> **DATA BLOCK**:
──────────────────────────────
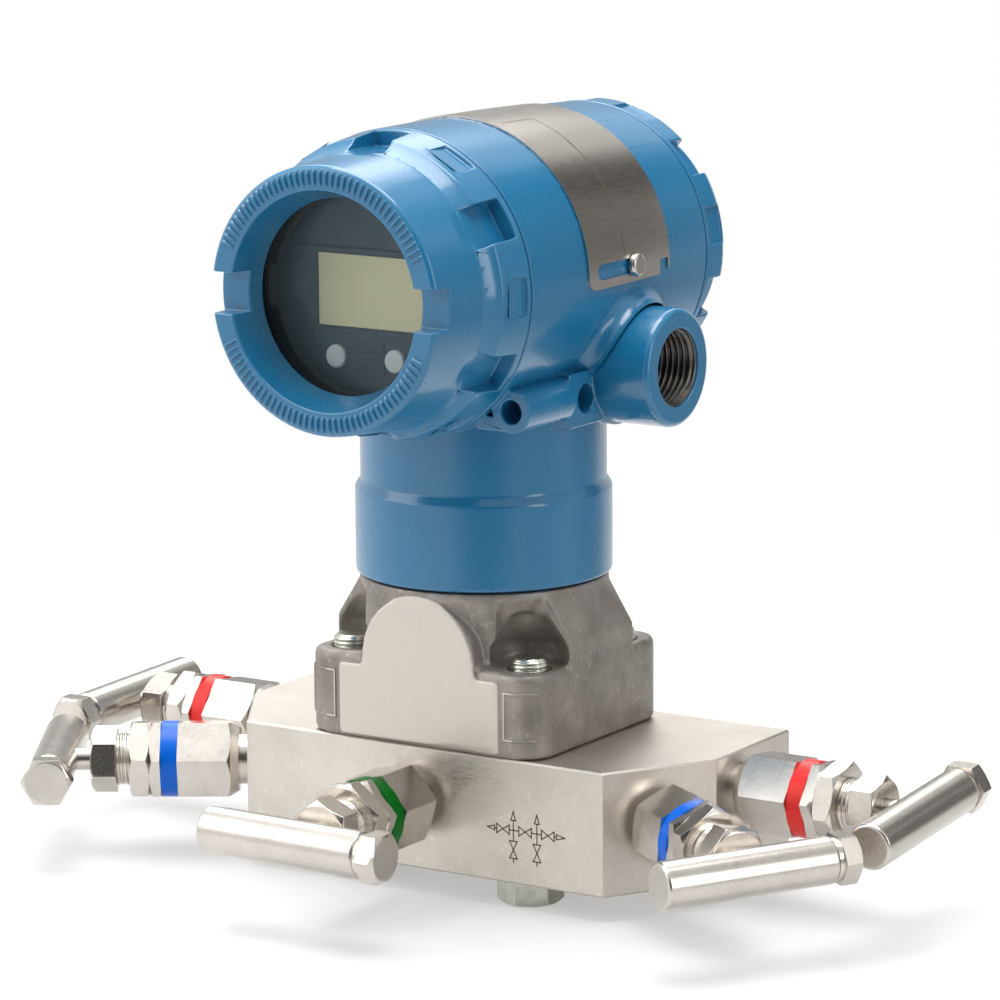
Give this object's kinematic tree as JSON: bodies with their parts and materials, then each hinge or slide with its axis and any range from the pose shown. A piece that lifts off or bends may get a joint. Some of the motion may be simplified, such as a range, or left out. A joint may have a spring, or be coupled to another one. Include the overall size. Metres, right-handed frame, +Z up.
{
  "type": "pressure transmitter",
  "caption": "Differential pressure transmitter with a blue field housing and local display, bolted on a stainless valve manifold with T-bar needle valves.",
  "frame": {"origin": "on the neck axis, at the underside of the manifold block, which is the process face", "axes": "+Z up along the neck, -Y towards the display, +X towards the open conduit entry"},
  "size_m": [0.2766, 0.1649, 0.2112],
  "materials": {
    "block_steel": "fine brushed",
    "cast_steel": "bead blasted",
    "thin_steel": "smooth",
    "white_ptfe": "matte",
    "zinc_bolt": "yellow zinc plated",
    "black_rubber": "matte",
    "blue_paint": "semi-gloss",
    "plate_steel": "satin",
    "turned_steel": "turned",
    "valve_steel": "machined",
    "bar_steel": "polished",
    "black_plastic": "textured",
    "lcd_film": "satin",
    "pale_plastic": "satin",
    "clear_glass": "clear",
    "green_sleeve": "gloss",
    "blue_sleeve": "gloss",
    "red_sleeve": "gloss"
  },
  "bodies": {
    "base": {"manifold_block": "block_steel", "flange_bolts": "zinc_bolt", "sensor_module": "cast_steel", "process_gaskets": "white_ptfe", "isolating_diaphragms": "thin_steel", "neck_seal": "black_rubber", "lock_nuts": "turned_steel", "packing_nuts": "turned_steel", "stem_packings": "white_ptfe", "green_band": "green_sleeve", "blue_bands": "blue_sleeve", "red_bands": "red_sleeve", "vent_bonnet": "valve_steel", "isolate_right_bonnet": "valve_steel", "isolate_left_bonnet": "valve_steel", "equalize_right_bonnet": "valve_steel", "equalize_left_bonnet": "valve_steel"},
    "head": {"housing": "blue_paint", "nameplate": "plate_steel", "nameplate_screws": "plate_steel", "conduit_plug": "turned_steel", "terminal_block": "black_plastic", "terminal_screws": "turned_steel", "electronics": "black_plastic", "meter_case": "black_plastic", "lcd_panel": "lcd_film"},
    "front_seal_ring": {"front_seal": "black_rubber"},
    "front_cover_turned": {"front_cover": "blue_paint", "window_glass": "clear_glass", "glass_retainer": "turned_steel"},
    "rear_seal_ring": {"rear_seal": "black_rubber"},
    "rear_cover_turned": {"rear_cover": "blue_paint"},
    "button_left": {"left_button": "pale_plastic"},
    "button_right": {"right_button": "pale_plastic"},
    "vent_needle": {"vent_tip": "turned_steel"},
    "vent_handle_turned": {"vent_stem": "turned_steel", "vent_handle": "bar_steel", "vent_handle_bolt": "turned_steel"},
    "isolate_right_needle": {"isolate_right_tip": "turned_steel"},
    "isolate_right_handle_turned": {"isolate_right_stem": "turned_steel", "isolate_right_handle": "bar_steel", "isolate_right_handle_bolt": "turned_steel"},
    "isolate_left_needle": {"isolate_left_tip": "turned_steel"},
    "isolate_left_handle_turned": {"isolate_left_stem": "turned_steel", "isolate_left_handle": "bar_steel", "isolate_left_handle_bolt": "turned_steel"},
    "equalize_right_needle": {"equalize_right_tip": "turned_steel"},
    "equalize_right_handle_turned": {"equalize_right_stem": "turned_steel", "equalize_right_handle": "bar_steel", "equalize_right_handle_bolt": "turned_steel"},
    "equalize_left_needle": {"equalize_left_tip": "turned_steel"},
    "equalize_left_handle_turned": {"equalize_left_stem": "turned_steel", "equalize_left_handle": "bar_steel", "equalize_left_handle_bolt": "turned_steel"}
  },
  "joints": [
    {"name": "head_turn", "type": "hinge", "parent": "base", "child": "head", "pos_m": [0, 0, 0.0786], "axis": [0, 0, 1], "range_deg": [-180, 180]},
    {"name": "front_cover_travel", "type": "slide", "parent": "head", "child": "front_seal_ring", "axis": [0, -1, 0], "range_m": [0, 0.01]},
    {"name": "front_cover_turn", "type": "hinge", "parent": "front_seal_ring", "child": "front_cover_turned", "pos_m": [0, -0.0402, 0.1623], "axis": [0, -1, 0], "range_deg": [0, 1800]},
    {"name": "rear_cover_travel", "type": "slide", "parent": "head", "child": "rear_seal_ring", "axis": [0, 1, 0], "range_m": [0, 0.01]},
    {"name": "rear_cover_turn", "type": "hinge", "parent": "rear_seal_ring", "child": "rear_cover_turned", "pos_m": [0, 0.0533, 0.1623], "axis": [0, 1, 0], "range_deg": [0, 1800]},
    {"name": "left_button_push", "type": "slide", "parent": "head", "child": "button_left", "axis": [0, 1, 0], "range_m": [0, 0.001], "stiffness_N_per_m": 400},
    {"name": "right_button_push", "type": "slide", "parent": "head", "child": "button_right", "axis": [0, 1, 0], "range_m": [0, 0.001], "stiffness_N_per_m": 400},
    {"name": "vent_travel", "type": "slide", "parent": "base", "child": "vent_needle", "axis": [0, -1, 0], "range_m": [0, 0.00445]},
    {"name": "vent_turn", "type": "hinge", "parent": "vent_needle", "child": "vent_handle_turned", "pos_m": [-0.0026, -0.0326, 0.0196], "axis": [0, -1, 0], "range_deg": [0, 1260]},
    {"name": "isolate_right_travel", "type": "slide", "parent": "base", "child": "isolate_right_needle", "axis": [0.8505, -0.5261, 0], "range_m": [0, 0.00445]},
    {"name": "isolate_right_turn", "type": "hinge", "parent": "isolate_right_needle", "child": "isolate_right_handle_turned", "pos_m": [0.06674, -0.01847, 0.0193], "axis": [0.8505, -0.5261, 0], "range_deg": [0, 1260]},
    {"name": "isolate_left_travel", "type": "slide", "parent": "base", "child": "isolate_left_needle", "axis": [-0.8505, -0.5261, 0], "range_m": [0, 0.00445]},
    {"name": "isolate_left_turn", "type": "hinge", "parent": "isolate_left_needle", "child": "isolate_left_handle_turned", "pos_m": [-0.06674, -0.01847, 0.0196], "axis": [-0.8505, -0.5261, 0], "range_deg": [0, 1260]},
    {"name": "equalize_right_travel", "type": "slide", "parent": "base", "child": "equalize_right_needle", "axis": [1, 0, 0], "range_m": [0, 0.00445]},
    {"name": "equalize_right_turn", "type": "hinge", "parent": "equalize_right_needle", "child": "equalize_right_handle_turned", "pos_m": [0.076, 0.0089, 0.0239], "axis": [1, 0, 0], "range_deg": [0, 1260]},
    {"name": "equalize_left_travel", "type": "slide", "parent": "base", "child": "equalize_left_needle", "axis": [-1, 0, 0], "range_m": [0, 0.00445]},
    {"name": "equalize_left_turn", "type": "hinge", "parent": "equalize_left_needle", "child": "equalize_left_handle_turned", "pos_m": [-0.076, 0.0098, 0.0233], "axis": [-1, 0, 0], "range_deg": [0, 1260]}
  ],
  "couplings": [
    {"joint": "front_cover_travel", "follows": "front_cover_turn", "m_per_rad": 0.00031831},
    {"joint": "rear_cover_travel", "follows": "rear_cover_turn", "m_per_rad": 0.00031831},
    {"joint": "vent_travel", "follows": "vent_turn", "m_per_rad": 0.00020213},
    {"joint": "isolate_right_travel", "follows": "isolate_right_turn", "m_per_rad": 0.00020213},
    {"joint": "isolate_left_travel", "follows": "isolate_left_turn", "m_per_rad": 0.00020213},
    {"joint": "equalize_right_travel", "follows": "equalize_right_turn", "m_per_rad": 0.00020213},
    {"joint": "equalize_left_travel", "follows": "equalize_left_turn", "m_per_rad": 0.00020213}
  ]
}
──────────────────────────────
> **TASK**: Quote the whole listing above, leaving nothing out.

> **RESULT**:
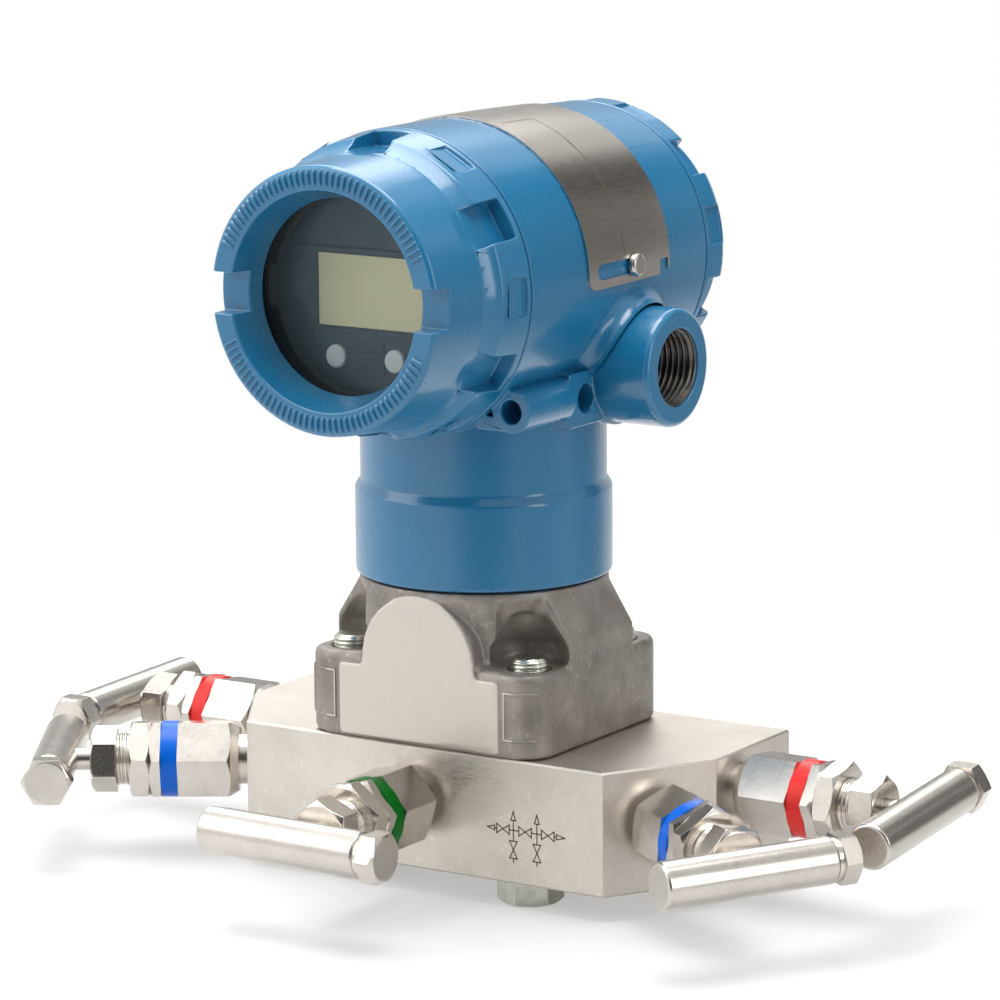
Give this object's kinematic tree as JSON: bodies with their parts and materials, then each hinge or slide with its axis and any range from the pose shown. A piece that lifts off or bends may get a joint. Some of the motion may be simplified, such as a range, or left out. A joint may have a spring, or be coupled to another one. Include the overall size. Metres, right-handed frame, +Z up.
{
  "type": "pressure transmitter",
  "caption": "Differential pressure transmitter with a blue field housing and local display, bolted on a stainless valve manifold with T-bar needle valves.",
  "frame": {"origin": "on the neck axis, at the underside of the manifold block, which is the process face", "axes": "+Z up along the neck, -Y towards the display, +X towards the open conduit entry"},
  "size_m": [0.2766, 0.1649, 0.2112],
  "materials": {
    "block_steel": "fine brushed",
    "cast_steel": "bead blasted",
    "thin_steel": "smooth",
    "white_ptfe": "matte",
    "zinc_bolt": "yellow zinc plated",
    "black_rubber": "matte",
    "blue_paint": "semi-gloss",
    "plate_steel": "satin",
    "turned_steel": "turned",
    "valve_steel": "machined",
    "bar_steel": "polished",
    "black_plastic": "textured",
    "lcd_film": "satin",
    "pale_plastic": "satin",
    "clear_glass": "clear",
    "green_sleeve": "gloss",
    "blue_sleeve": "gloss",
    "red_sleeve": "gloss"
  },
  "bodies": {
    "base": {"manifold_block": "block_steel", "flange_bolts": "zinc_bolt", "sensor_module": "cast_steel", "process_gaskets": "white_ptfe", "isolating_diaphragms": "thin_steel", "neck_seal": "black_rubber", "lock_nuts": "turned_steel", "packing_nuts": "turned_steel", "stem_packings": "white_ptfe", "green_band": "green_sleeve", "blue_bands": "blue_sleeve", "red_bands": "red_sleeve", "vent_bonnet": "valve_steel", "isolate_right_bonnet": "valve_steel", "isolate_left_bonnet": "valve_steel", "equalize_right_bonnet": "valve_steel", "equalize_left_bonnet": "valve_steel"},
    "head": {"housing": "blue_paint", "nameplate": "plate_steel", "nameplate_screws": "plate_steel", "conduit_plug": "turned_steel", "terminal_block": "black_plastic", "terminal_screws": "turned_steel", "electronics": "black_plastic", "meter_case": "black_plastic", "lcd_panel": "lcd_film"},
    "front_seal_ring": {"front_seal": "black_rubber"},
    "front_cover_turned": {"front_cover": "blue_paint", "window_glass": "clear_glass", "glass_retainer": "turned_steel"},
    "rear_seal_ring": {"rear_seal": "black_rubber"},
    "rear_cover_turned": {"rear_cover": "blue_paint"},
    "button_left": {"left_button": "pale_plastic"},
    "button_right": {"right_button": "pale_plastic"},
    "vent_needle": {"vent_tip": "turned_steel"},
    "vent_handle_turned": {"vent_stem": "turned_steel", "vent_handle": "bar_steel", "vent_handle_bolt": "turned_steel"},
    "isolate_right_needle": {"isolate_right_tip": "turned_steel"},
    "isolate_right_handle_turned": {"isolate_right_stem": "turned_steel", "isolate_right_handle": "bar_steel", "isolate_right_handle_bolt": "turned_steel"},
    "isolate_left_needle": {"isolate_left_tip": "turned_steel"},
    "isolate_left_handle_turned": {"isolate_left_stem": "turned_steel", "isolate_left_handle": "bar_steel", "isolate_left_handle_bolt": "turned_steel"},
    "equalize_right_needle": {"equalize_right_tip": "turned_steel"},
    "equalize_right_handle_turned": {"equalize_right_stem": "turned_steel", "equalize_right_handle": "bar_steel", "equalize_right_handle_bolt": "turned_steel"},
    "equalize_left_needle": {"equalize_left_tip": "turned_steel"},
    "equalize_left_handle_turned": {"equalize_left_stem": "turned_steel", "equalize_left_handle": "bar_steel", "equalize_left_handle_bolt": "turned_steel"}
  },
  "joints": [
    {"name": "head_turn", "type": "hinge", "parent": "base", "child": "head", "pos_m": [0, 0, 0.0786], "axis": [0, 0, 1], "range_deg": [-180, 180]},
    {"name": "front_cover_travel", "type": "slide", "parent": "head", "child": "front_seal_ring", "axis": [0, -1, 0], "range_m": [0, 0.01]},
    {"name": "front_cover_turn", "type": "hinge", "parent": "front_seal_ring", "child": "front_cover_turned", "pos_m": [0, -0.0402, 0.1623], "axis": [0, -1, 0], "range_deg": [0, 1800]},
    {"name": "rear_cover_travel", "type": "slide", "parent": "head", "child": "rear_seal_ring", "axis": [0, 1, 0], "range_m": [0, 0.01]},
    {"name": "rear_cover_turn", "type": "hinge", "parent": "rear_seal_ring", "child": "rear_cover_turned", "pos_m": [0, 0.0533, 0.1623], "axis": [0, 1, 0], "range_deg": [0, 1800]},
    {"name": "left_button_push", "type": "slide", "parent": "head", "child": "button_left", "axis": [0, 1, 0], "range_m": [0, 0.001], "stiffness_N_per_m": 400},
    {"name": "right_button_push", "type": "slide", "parent": "head", "child": "button_right", "axis": [0, 1, 0], "range_m": [0, 0.001], "stiffness_N_per_m": 400},
    {"name": "vent_travel", "type": "slide", "parent": "base", "child": "vent_needle", "axis": [0, -1, 0], "range_m": [0, 0.00445]},
    {"name": "vent_turn", "type": "hinge", "parent": "vent_needle", "child": "vent_handle_turned", "pos_m": [-0.0026, -0.0326, 0.0196], "axis": [0, -1, 0], "range_deg": [0, 1260]},
    {"name": "isolate_right_travel", "type": "slide", "parent": "base", "child": "isolate_right_needle", "axis": [0.8505, -0.5261, 0], "range_m": [0, 0.00445]},
    {"name": "isolate_right_turn", "type": "hinge", "parent": "isolate_right_needle", "child": "isolate_right_handle_turned", "pos_m": [0.06674, -0.01847, 0.0193], "axis": [0.8505, -0.5261, 0], "range_deg": [0, 1260]},
    {"name": "isolate_left_travel", "type": "slide", "parent": "base", "child": "isolate_left_needle", "axis": [-0.8505, -0.5261, 0], "range_m": [0, 0.00445]},
    {"name": "isolate_left_turn", "type": "hinge", "parent": "isolate_left_needle", "child": "isolate_left_handle_turned", "pos_m": [-0.06674, -0.01847, 0.0196], "axis": [-0.8505, -0.5261, 0], "range_deg": [0, 1260]},
    {"name": "equalize_right_travel", "type": "slide", "parent": "base", "child": "equalize_right_needle", "axis": [1, 0, 0], "range_m": [0, 0.00445]},
    {"name": "equalize_right_turn", "type": "hinge", "parent": "equalize_right_needle", "child": "equalize_right_handle_turned", "pos_m": [0.076, 0.0089, 0.0239], "axis": [1, 0, 0], "range_deg": [0, 1260]},
    {"name": "equalize_left_travel", "type": "slide", "parent": "base", "child": "equalize_left_needle", "axis": [-1, 0, 0], "range_m": [0, 0.00445]},
    {"name": "equalize_left_turn", "type": "hinge", "parent": "equalize_left_needle", "child": "equalize_left_handle_turned", "pos_m": [-0.076, 0.0098, 0.0233], "axis": [-1, 0, 0], "range_deg": [0, 1260]}
  ],
  "couplings": [
    {"joint": "front_cover_travel", "follows": "front_cover_turn", "m_per_rad": 0.00031831},
    {"joint": "rear_cover_travel", "follows": "rear_cover_turn", "m_per_rad": 0.00031831},
    {"joint": "vent_travel", "follows": "vent_turn", "m_per_rad": 0.00020213},
    {"joint": "isolate_right_travel", "follows": "isolate_right_turn", "m_per_rad": 0.00020213},
    {"joint": "isolate_left_travel", "follows": "isolate_left_turn", "m_per_rad": 0.00020213},
    {"joint": "equalize_right_travel", "follows": "equalize_right_turn", "m_per_rad": 0.00020213},
    {"joint": "equalize_left_travel", "follows": "equalize_left_turn", "m_per_rad": 0.00020213}
  ]
}